#### What to produce:
In the entries below, find the line containing "Write part 2" and the line containing "flesh_parts = [trunk()]". Copy those two lines and everything between them exactly, and only that.

#### Extracted entries:

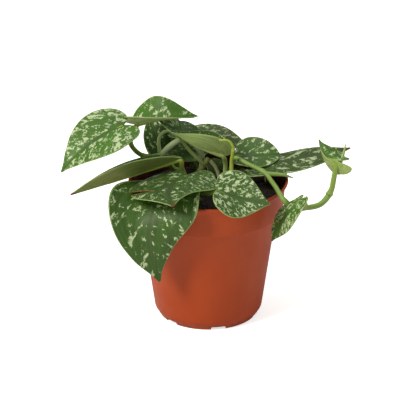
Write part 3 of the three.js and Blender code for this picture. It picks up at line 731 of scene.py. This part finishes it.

...

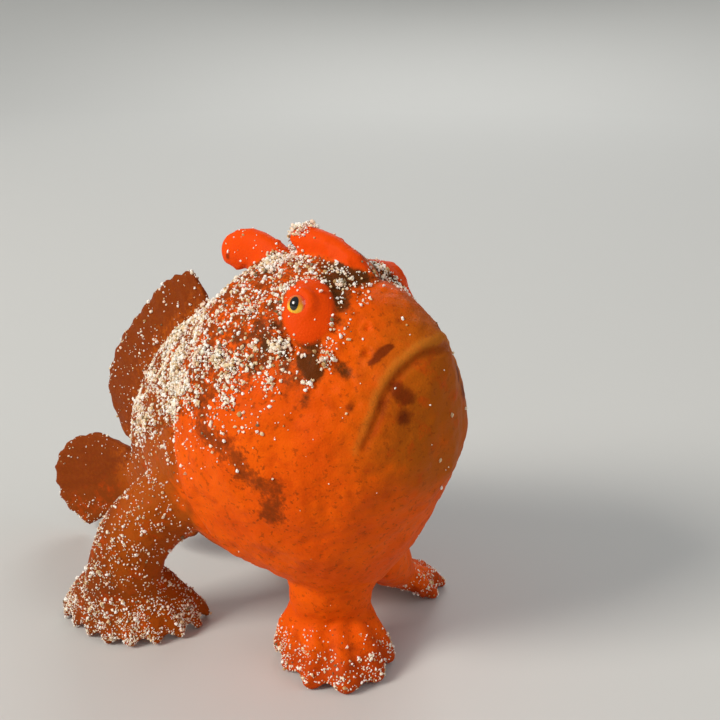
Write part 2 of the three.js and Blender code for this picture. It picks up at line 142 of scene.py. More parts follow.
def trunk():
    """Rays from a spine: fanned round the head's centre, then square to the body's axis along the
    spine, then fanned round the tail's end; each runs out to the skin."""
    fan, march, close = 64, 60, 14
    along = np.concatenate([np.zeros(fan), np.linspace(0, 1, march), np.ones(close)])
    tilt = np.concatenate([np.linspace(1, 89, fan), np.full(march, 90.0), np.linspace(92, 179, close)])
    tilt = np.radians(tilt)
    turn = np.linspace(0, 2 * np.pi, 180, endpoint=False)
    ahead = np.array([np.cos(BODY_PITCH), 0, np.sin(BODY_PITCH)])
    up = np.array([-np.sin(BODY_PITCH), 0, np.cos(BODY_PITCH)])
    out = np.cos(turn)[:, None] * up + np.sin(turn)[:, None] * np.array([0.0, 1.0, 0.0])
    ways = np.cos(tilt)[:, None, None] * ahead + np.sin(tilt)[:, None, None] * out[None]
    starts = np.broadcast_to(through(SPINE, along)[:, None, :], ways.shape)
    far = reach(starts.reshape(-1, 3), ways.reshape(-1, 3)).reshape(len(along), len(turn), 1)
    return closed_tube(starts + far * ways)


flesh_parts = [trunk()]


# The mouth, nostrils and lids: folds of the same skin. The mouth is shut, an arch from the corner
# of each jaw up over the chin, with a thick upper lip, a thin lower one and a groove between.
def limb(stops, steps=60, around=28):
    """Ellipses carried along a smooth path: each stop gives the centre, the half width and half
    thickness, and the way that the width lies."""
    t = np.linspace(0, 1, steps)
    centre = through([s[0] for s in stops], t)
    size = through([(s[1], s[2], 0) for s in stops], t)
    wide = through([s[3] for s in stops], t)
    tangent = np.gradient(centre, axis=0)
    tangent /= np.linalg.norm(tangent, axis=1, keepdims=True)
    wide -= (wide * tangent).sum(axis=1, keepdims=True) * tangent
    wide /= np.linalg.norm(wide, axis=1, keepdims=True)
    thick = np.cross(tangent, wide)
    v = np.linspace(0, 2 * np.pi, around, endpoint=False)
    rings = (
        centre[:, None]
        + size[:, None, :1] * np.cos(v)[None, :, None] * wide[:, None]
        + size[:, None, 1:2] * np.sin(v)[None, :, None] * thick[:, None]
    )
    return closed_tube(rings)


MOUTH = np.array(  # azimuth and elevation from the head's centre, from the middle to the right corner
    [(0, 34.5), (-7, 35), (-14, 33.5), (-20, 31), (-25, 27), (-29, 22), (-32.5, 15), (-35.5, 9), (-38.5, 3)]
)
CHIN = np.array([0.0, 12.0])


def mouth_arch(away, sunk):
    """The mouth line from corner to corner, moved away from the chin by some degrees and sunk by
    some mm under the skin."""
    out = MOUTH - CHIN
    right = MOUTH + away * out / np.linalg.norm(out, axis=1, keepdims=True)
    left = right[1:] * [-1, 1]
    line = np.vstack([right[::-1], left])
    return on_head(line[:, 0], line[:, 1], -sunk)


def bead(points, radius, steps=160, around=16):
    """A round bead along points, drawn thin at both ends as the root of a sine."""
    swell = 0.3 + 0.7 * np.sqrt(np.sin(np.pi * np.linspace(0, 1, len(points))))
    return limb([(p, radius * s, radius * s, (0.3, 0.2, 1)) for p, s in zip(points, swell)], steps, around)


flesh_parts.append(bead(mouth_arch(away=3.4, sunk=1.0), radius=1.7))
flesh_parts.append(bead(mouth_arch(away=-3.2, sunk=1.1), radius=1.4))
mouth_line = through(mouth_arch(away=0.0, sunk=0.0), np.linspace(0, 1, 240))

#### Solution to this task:
Write part 2 of the three.js and Blender code for this picture. It picks up at line 142 of scene.py. More parts follow.
def trunk():
    """Rays from a spine: fanned round the head's centre, then square to the body's axis along the
    spine, then fanned round the tail's end; each runs out to the skin."""
    fan, march, close = 64, 60, 14
    along = np.concatenate([np.zeros(fan), np.linspace(0, 1, march), np.ones(close)])
    tilt = np.concatenate([np.linspace(1, 89, fan), np.full(march, 90.0), np.linspace(92, 179, close)])
    tilt = np.radians(tilt)
    turn = np.linspace(0, 2 * np.pi, 180, endpoint=False)
    ahead = np.array([np.cos(BODY_PITCH), 0, np.sin(BODY_PITCH)])
    up = np.array([-np.sin(BODY_PITCH), 0, np.cos(BODY_PITCH)])
    out = np.cos(turn)[:, None] * up + np.sin(turn)[:, None] * np.array([0.0, 1.0, 0.0])
    ways = np.cos(tilt)[:, None, None] * ahead + np.sin(tilt)[:, None, None] * out[None]
    starts = np.broadcast_to(through(SPINE, along)[:, None, :], ways.shape)
    far = reach(starts.reshape(-1, 3), ways.reshape(-1, 3)).reshape(len(along), len(turn), 1)
    return closed_tube(starts + far * ways)


flesh_parts = [trunk()]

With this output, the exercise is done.